Transforming a culinary desert

Sitting fishing rod in hand on the bank of the River Nore, the 63-year-old gentleman could have been any other affluent visitor…

Sitting fishing rod in hand on the bank of the River Nore, the 63-year-old gentleman could have been any other affluent visitor to the Mount Juliet estate in Kilkenny this week.

A few hours later Albert Roux slipped into something more comfortable. Jacket pristine white, grey hair covered with an oven-singed chef's cap, he walked with a pronounced limp (the result of a car crash 35 years ago) around a surprisingly calm kitchen.

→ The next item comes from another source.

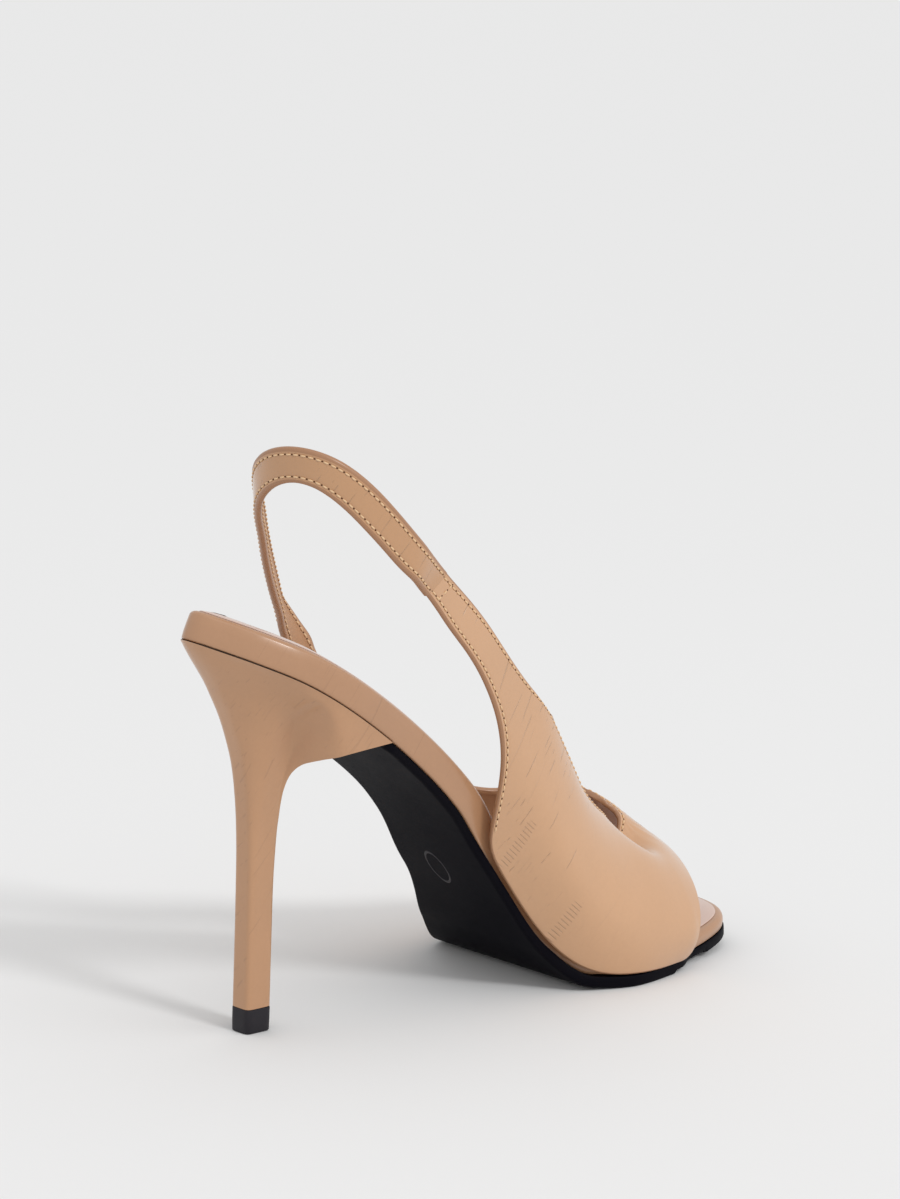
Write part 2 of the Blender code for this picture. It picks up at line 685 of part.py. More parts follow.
def main():
    """Clears the scene and builds the nodes in the order of assembly."""
    for old in list(bpy.data.objects):
        bpy.data.objects.remove(old)
    nodes = [
        build_outsole(),
        build_heel(),
        build_top_lift(),
        build_footbed(),
        build_insole(),
        build_upper(),
        build_sling(),
    ]
    centre(nodes)


main()
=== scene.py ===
"""Right-foot slingback sandal: its visible pieces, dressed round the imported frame.

Sizes are in millimetres until a mesh is made. The toe points to -Y, up is +Z and the inner
side of the foot is +X.
"""

import json
import logging
import math
from collections.abc import Callable, Sequence
from dataclasses import dataclass, field
from enum import Enum
from functools import cached_property

import bmesh
import bpy
import numpy as np
from mathutils import Matrix, Vector

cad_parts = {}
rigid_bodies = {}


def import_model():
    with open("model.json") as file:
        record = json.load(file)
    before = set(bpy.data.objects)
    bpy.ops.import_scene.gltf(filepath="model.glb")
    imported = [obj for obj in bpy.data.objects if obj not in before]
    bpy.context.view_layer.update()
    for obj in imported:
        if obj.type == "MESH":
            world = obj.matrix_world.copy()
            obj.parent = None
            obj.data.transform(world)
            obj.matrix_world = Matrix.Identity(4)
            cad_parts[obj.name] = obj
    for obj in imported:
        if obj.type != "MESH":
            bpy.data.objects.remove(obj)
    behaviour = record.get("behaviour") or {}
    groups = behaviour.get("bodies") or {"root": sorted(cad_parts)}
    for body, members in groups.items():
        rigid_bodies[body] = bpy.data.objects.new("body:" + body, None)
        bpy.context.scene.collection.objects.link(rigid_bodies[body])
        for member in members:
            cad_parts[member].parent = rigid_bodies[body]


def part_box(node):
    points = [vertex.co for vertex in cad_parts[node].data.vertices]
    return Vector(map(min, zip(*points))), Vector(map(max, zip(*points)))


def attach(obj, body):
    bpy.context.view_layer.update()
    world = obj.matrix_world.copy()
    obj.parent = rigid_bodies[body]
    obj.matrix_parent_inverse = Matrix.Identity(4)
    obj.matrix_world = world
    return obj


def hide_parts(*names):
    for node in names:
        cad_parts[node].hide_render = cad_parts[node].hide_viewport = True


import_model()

LOG = logging.getLogger("sandal")
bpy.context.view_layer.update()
TINY = 1e-12
MM = 1000

# Millimetres in a centimetre of the texture's leather, and how near two corners are welded, in metres
TEXTURE_STEP = 10
WELD = 1e-7

# Reach of a stitch channel in millimetres, and how far the throat's foot bows, as a share of LENGTH
GROOVE_REACH = 0.5
THROAT_ROUND = 0.012

Array = np.ndarray
Curve = Callable[[Array], Array]
Rows = Sequence[Sequence[float]]
Socket = bpy.types.NodeSocket
Tree = bpy.types.NodeTree
Material = bpy.types.Material
Looks = dict["Look", Material]

# Sole: run is a share of LENGTH, outer and inner are half widths as shares of BALL_WIDTH,
# rise is the height of the joint line as a share of HEEL_RISE and board is a share of BOARD
SOLE = (
    # run, outer, inner, rise, board
    (0.000, 0.000, 0.000, 1.000, 1.00),
    (0.020, 0.112, 0.088, 0.984, 1.00),
    (0.060, 0.232, 0.188, 0.952, 1.00),
    (0.120, 0.328, 0.278, 0.900, 1.00),
    (0.200, 0.366, 0.322, 0.812, 1.00),
    (0.300, 0.352, 0.282, 0.686, 1.00),
    (0.400, 0.345, 0.200, 0.527, 1.00),
    (0.500, 0.294, 0.215, 0.305, 0.98),
    (0.580, 0.316, 0.337, 0.128, 0.90),
    (0.650, 0.412, 0.450, 0.038, 0.74),
    (0.720, 0.468, 0.512, 0.031, 0.60),
    (0.800, 0.438, 0.500, 0.031, 0.52),
    (0.880, 0.385, 0.430, 0.040, 0.48),
    (0.950, 0.315, 0.305, 0.053, 0.46),
    (0.985, 0.215, 0.195, 0.060, 0.46),
    (1.000, 0.000, 0.000, 0.063, 0.46),
)

# Last above the joint line: run is a share of LENGTH, top is the ridge height and
# belly_out, belly_in are the fullest half widths as shares of BALL_WIDTH,
# ridge is where the ridge lies across, and round is the exponent of the section
LAST = (
    # run, top, belly_out, belly_in, ridge, round
    (0.300, 1.620, 0.440, 0.440, 0.00, 2.3),
    (0.410, 1.640, 0.440, 0.430, 0.00, 2.3),
    (0.513, 1.600, 0.445, 0.430, 0.00, 2.3),
    (0.590, 1.200, 0.460, 0.450, 0.01, 2.3),
    (0.638, 0.960, 0.480, 0.480, 0.02, 2.3),
    (0.675, 0.820, 0.500, 0.510, 0.03, 2.2),
    (0.718, 0.720, 0.508, 0.530, 0.03, 2.1),
    (0.755, 0.692, 0.508, 0.535, 0.03, 2.0),
    (0.810, 0.606, 0.500, 0.530, 0.03, 1.9),
    (0.867, 0.450, 0.480, 0.510, 0.03, 1.9),
    (0.910, 0.346, 0.440, 0.480, 0.03, 1.9),
    (0.960, 0.285, 0.370, 0.420, 0.03, 1.9),
)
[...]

There was no mistaking the world-renowned master chef now as he carefully arranged the fois gras canapes and put the finishing touches to the meal for 60 well-heeled guests at the Lady Helen Room. "Bloody good," he mutters now and then as he checks and rechecks his concoctions. The Mount Juliet Hotel manager, Patrick Hederman, and every other gourmand around the world know exactly how good. That is why he got Roux to sign an exclusive contract with the hotel, which will see him return several times over the next two years.

For Roux, a committed Hibernophile, the gourmet weekends where punters will cough up around £600 for two Roux dinners and a cooking demonstration is a chance to reminisce on "the good old days".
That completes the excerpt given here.